In general, it's not going to have enough of an impact to worry about, particularly since it's an intranet app and not a general-use Internet app. In particular, since it's intranet, SEO isn't a concern, since your intranet shouldn't be accessible to search engines. (and if it is, it isn't an intranet app).

And any framework worth it's salt either already has a default way to do this, or is fairly easy to change how it deals with multi-word URL components, so I wouldn't worry about it too much.

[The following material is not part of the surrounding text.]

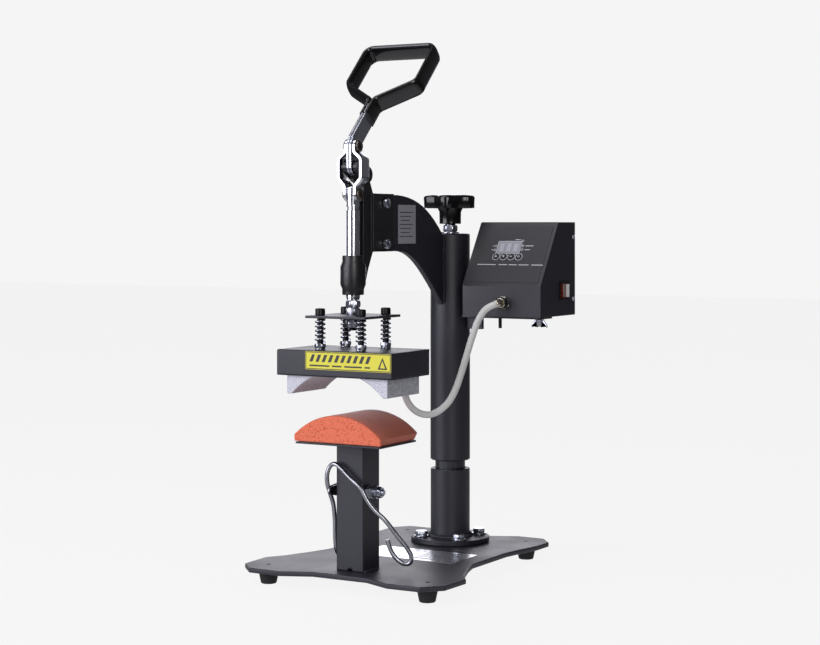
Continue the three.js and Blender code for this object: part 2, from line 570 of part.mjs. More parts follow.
// A link is a flat bar bowed outwards round the fork, with round ends and the lower bolt's head.
function buildLinks() {
  const { thickness, half, upper, middle, lower, boltRadius, boltHeight } = LINK;
  const bow = [[upper, LINK_PIN_Z + 12], [upper, LINK_PIN_Z - 7.5], [middle, LINK_PIN_Z - 16],
    [middle, PLUNGER_Z + 20], [lower, PLUNGER_Z + 10.5], [lower, PLUNGER_Z - 12]];
  const outside = bow.map(([x, z]) => [x + thickness, z]).reverse();
  const outline = extrudeSide(strap([RAM_Y, LINK_PIN_Z], half, [RAM_Y, PLUNGER_Z], half - 0.01), -30, 30, 6);
  for (const [name, side] of [['link_right', 1], ['link_left', -1]]) {
    const front = polygon([...bow, ...outside].map(([x, z]) => [side * x, z]));
    const bar = common(extrudeFront(front, RAM_Y - 15, RAM_Y + 15), outline);
    const face = lower + thickness;
    const ends = [side * (face - 0.5), side * (face + boltHeight)].sort((a, b) => a - b);
    const head = turnedAlongX([[boltRadius, ends[0]], [boltRadius, ends[1]]], 14, RAM_Y, PLUNGER_Z);
    add(name, cut(join(bar, head), drillX(LINK.hole, RAM_Y, LINK_PIN_Z, -20, 20)), chrome());
  }
}

// ---- ram and platen -----------------------------------------------------------------------
const SPRING_PLACES = [[-1, -1], [1, -1], [1, 1], [-1, 1]].map(
  ([a, b]) => [a * SPRING_BOLT.half, RAM_Y + b * SPRING_BOLT.half]);

function buildRam() {
  const { radius, lower, thread, bottom, threadTop, shoulder, groove } = RAM;
  const neck = radius - groove;
  const rod = turnedSolid([[thread - 1, bottom], [thread, bottom + 1], [thread, threadTop],
    [lower, threadTop], [lower, shoulder], [radius, shoulder + 1], [radius, TANG.low - 7],
    [neck, TANG.low - 6], [neck, TANG.low - 3], [radius, TANG.low - 2], [radius, TANG.top - 1],
    [radius - 1, TANG.top]], 18, 0, RAM_Y);
  const sides = mirroredBlocks(TANG.half, 15, [RAM_Y - 15, TANG.low], [RAM_Y + 15, TANG.top + 5]);
  add('ram_rod', cut(rod, ...sides), chrome());

  const plateTop = PRESSURE.bottom + PRESSURE.thickness;
  const hexRing = (turn, low, height) => {
    const shape = hexagon(17, turn);
    shape.holes.push(circle(thread + GAP));
    return extrude(shape, height, 6).translate(0, RAM_Y, low);
  };
  const seat = plateTop + GAP;
  add('ram_nut_pair', join(hexRing(0.2, seat, 9.5), hexRing(0.65, seat + 9.3, 9)), zinc());

  const plate = rectangle(PRESSURE.side, PRESSURE.side);
  plate.holes.push(circle(thread + GAP));
  for (const [x, y] of SPRING_PLACES) plate.holes.push(circle(SPRING_BOLT.hole, x, y - RAM_Y));
  add('pressure_plate', extrude(plate, PRESSURE.thickness, 6).translate(0, RAM_Y, PRESSURE.bottom), paint());
}

function buildPlaten() {
  const { width, depth, bottom, top, radius, crown } = PLATEN;
  const centre = crown - radius;
  const reach = Math.sqrt(radius * radius - (bottom - centre) ** 2);
  const edge = Math.asin(reach / radius);
  const arch = new THREE.Shape().moveTo(reach, bottom);
  arch.lineTo(width / 2, bottom);
  arch.lineTo(width / 2, top);
  arch.lineTo(-width / 2, top);
  arch.lineTo(-width / 2, bottom);
  arch.absarc(0, centre, radius, Math.PI / 2 + edge, Math.PI / 2 - edge, true);
  const holes = SPRING_PLACES.map(([x, y]) => drillZ(SPRING_BOLT.hole, x, y, SPRING_BOLT.end - 1, top + 20));
  add('heater_block', cut(extrudeFront(arch, RAM_Y - depth / 2, RAM_Y + depth / 2, 28), ...holes), aluminium());

  const outer = [HOUSING.width / 2, HOUSING.depth / 2];
  const inner = outer.map((value) => value - HOUSING.wall);
  const cover = block([-outer[0], RAM_Y - outer[1], HOUSING.bottom], [outer[0], RAM_Y + outer[1], HOUSING.top]);
  const hollow = block([-inner[0], RAM_Y - inner[1], HOUSING.bottom - 5],
    [inner[0], RAM_Y + inner[1], HOUSING.top - HOUSING.wall]);
  const { notchHalf, notchTop } = HOUSING;
  const notch = block([-notchHalf, RAM_Y + inner[1] - 1, HOUSING.bottom - 5],
    [notchHalf, RAM_Y + outer[1] + 1, notchTop]);
  add('platen_housing', cut(cover, hollow, notch, ...holes), paint());

  const seat = PRESSURE.bottom + PRESSURE.thickness + GAP;
  const low = HOUSING.top + GAP;
  const springLow = low + SPRING_NUT.height + GAP + SPRING.wire;
  const springHigh = PRESSURE.bottom - GAP - SPRING.wire;
  SPRING_PLACES.forEach(([x, y], i) => {
    const { shank, head, headHeight, end } = SPRING_BOLT;
    const screw = turnedSolid([[shank, end], [shank, seat], [head, seat], [head, seat + headHeight - 0.8],
      [head - 0.8, seat + headHeight]], 12, x, y);
    const nut = extrude(hexagon(SPRING_NUT.flats, 0.5 * i), SPRING_NUT.height).translate(x, y, low);
    add(`spring_bolt_${i + 1}`, join(screw, nut), rubber());

    const spiral = new THREE.Curve();
    spiral.getPoint = (t) => {
      const angle = 2 * Math.PI * SPRING.turns * t;
      return new THREE.Vector3(x + SPRING.radius * Math.cos(angle), y + SPRING.radius * Math.sin(angle),
        springLow + (springHigh - springLow) * t);
    };
    const section = new THREE.Shape().absarc(0, 0, SPRING.wire, 0, 2 * Math.PI, false);
    const options = { steps: 48, bevelEnabled: false, extrudePath: spiral, curveSegments: 2 };
    add(`platen_spring_${i + 1}`, new THREE.ExtrudeGeometry(section, options), steel());
  });
}

// ---- heater cable -------------------------------------------------------------------------
// It leaves the gland forwards, hangs beside the column and rises to the back of the block.
const CABLE_LINE = [
  [105, -52.6, 356.5], [104, -57, 356.2], [100, -62, 354], [91, -67, 348], [84, -74, 334], [80, -84, 312],
  [78, -95, 290], [76.5, -108, 266], [74.5, -120, 245.3], [70, -131, 228.5], [61, -138, 217.5],
  [52, -148, 211.8], [43.5, -160, 213.5], [38, -171, 220.5], [35, -180.5, 231], [34.5, -187, 243],
  [36, -194, 256], [39, -204, 266.5], [41.5, -211.5, 270.2], [42, -217.8, 271.3]];

function buildCable() {
  const line = new THREE.CatmullRomCurve3(CABLE_LINE.map((point) => new THREE.Vector3(...point)));
  const section = new THREE.Shape().absarc(0, 0, CABLE_RADIUS, 0, 2 * Math.PI, false);
  const options = { steps: 34, bevelEnabled: false, extrudePath: line, curveSegments: 4 };
  add('heater_cable', new THREE.ExtrudeGeometry(section, options), braid());
}

buildBase();
buildColumn();
buildPost();
buildBail();
buildSleeve();
buildKnob();
buildArm();
buildBracket();
buildBox();
buildHandle();
buildLinks();
buildRam();
buildPlaten();
buildCable();

// Set the origin under the middle of the machine's box.
press.updateMatrixWorld(true);
const bounds = new THREE.Box3().setFromObject(press, true);
const middle = bounds.getCenter(new THREE.Vector3());
press.position.set(-middle.x, -middle.y, -bounds.min.z);
press.updateMatrixWorld(true);

export default press;
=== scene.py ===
"""A swing-away cap heat press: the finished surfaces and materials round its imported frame.

Places are written in millimetres from the foot of the column, with +Z up, the operator towards -Y
and the control box towards +X. The function `placed` turns them into metres in the frame.
"""

import json
import math

import bmesh
import bpy
import numpy as np
from bpy.props import FloatProperty, FloatVectorProperty, IntProperty, PointerProperty
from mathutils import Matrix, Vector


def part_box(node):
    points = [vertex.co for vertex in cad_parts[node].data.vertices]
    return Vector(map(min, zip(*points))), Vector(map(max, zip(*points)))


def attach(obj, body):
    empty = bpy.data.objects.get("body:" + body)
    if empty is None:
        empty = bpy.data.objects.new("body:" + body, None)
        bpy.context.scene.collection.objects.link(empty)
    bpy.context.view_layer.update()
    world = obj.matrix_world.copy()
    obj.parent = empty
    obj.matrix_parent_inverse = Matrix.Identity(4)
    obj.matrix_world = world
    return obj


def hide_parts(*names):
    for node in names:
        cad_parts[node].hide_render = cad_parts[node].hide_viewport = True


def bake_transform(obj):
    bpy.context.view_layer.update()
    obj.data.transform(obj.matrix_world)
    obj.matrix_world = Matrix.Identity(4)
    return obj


bl_info = {
    "name": "Cap press finish",
    "version": (1, 0, 0),
    "blender": (4, 5, 0),
    "location": "View3D > Sidebar > Press",
    "description": "Surfaces, printing and materials of a swing-away cap heat press",
    "category": "Object",
}

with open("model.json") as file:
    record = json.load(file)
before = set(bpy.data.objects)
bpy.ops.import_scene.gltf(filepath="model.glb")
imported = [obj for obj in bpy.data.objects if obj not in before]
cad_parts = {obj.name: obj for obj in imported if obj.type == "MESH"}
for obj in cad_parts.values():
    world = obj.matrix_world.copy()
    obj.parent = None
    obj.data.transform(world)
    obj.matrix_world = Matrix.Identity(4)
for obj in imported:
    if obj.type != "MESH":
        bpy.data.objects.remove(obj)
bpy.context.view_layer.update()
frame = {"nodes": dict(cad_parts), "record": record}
MM = 0.001  # metres in a millimetre


def linear(hex_text):
    """An sRGB hex colour as the linear red, green and blue that shaders use."""
    channels = np.array([int(hex_text[i:i + 2], 16) / 255 for i in (1, 3, 5)])
    low, high = channels / 12.92, ((channels + 0.055) / 1.055) ** 2.4
    return tuple(float(value) for value in np.where(channels <= 0.04045, low, high))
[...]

That said, here's how I see the various options:

Hyphen

  • The biggest danger for hyphens is that the same character (typically) is also used for subtraction and numerical negation (ie. minus or negative).
  • Hyphens feel awkward in URL components. They seem to only make sense at the end of a URL to separate words in the title of an article. Or, for example, the title of a Stack Overflow question that is added to the end of a URL for SEO and user-clarity purposes.

Underscore

  • Again, they feel wrong in URL components. They break up the flow (and beauty/simplicity) of a URL, since they essentially add a big, heavy apparent space in the middle of a clean, flowing URL.
  • They tend to blend in with underlines. If you expect your users to copy-paste your URLs into MS Word or other similar text-editing programs, or anywhere else that might pick up on a URL and style it with an underline (like links traditionally are), then you might want to avoid underscores as word separators. Particularly when printed, an underlined URL with underscores tends to look like it has spaces in it instead of underscores.

CamelCase

  • By far my favorite, since it makes the URLs seem to flow better and doesn't have any of the faults that the previous two options do.
  • Can be slightly harder to read for people that have a hard time differentiating upper-case from lower-case, but this shouldn't be much of an issue in a URL, because most "words" should be URL components and separated by a / anyways. If you find that you have a URL component that is more than 2 "words" long, you should probably try to find a better name for that concept.
  • It does have a possible issue with case sensitivity, but most platforms can be adjusted to be either case-sensitive or case-insensitive. Any it's only really an issue for 2 cases: a.) humans typing the URL in, and b.) Programmers (since we are not human) typing the URL in. Typos are always a problem, regardless of case sensitivity, so this is no different that all one case.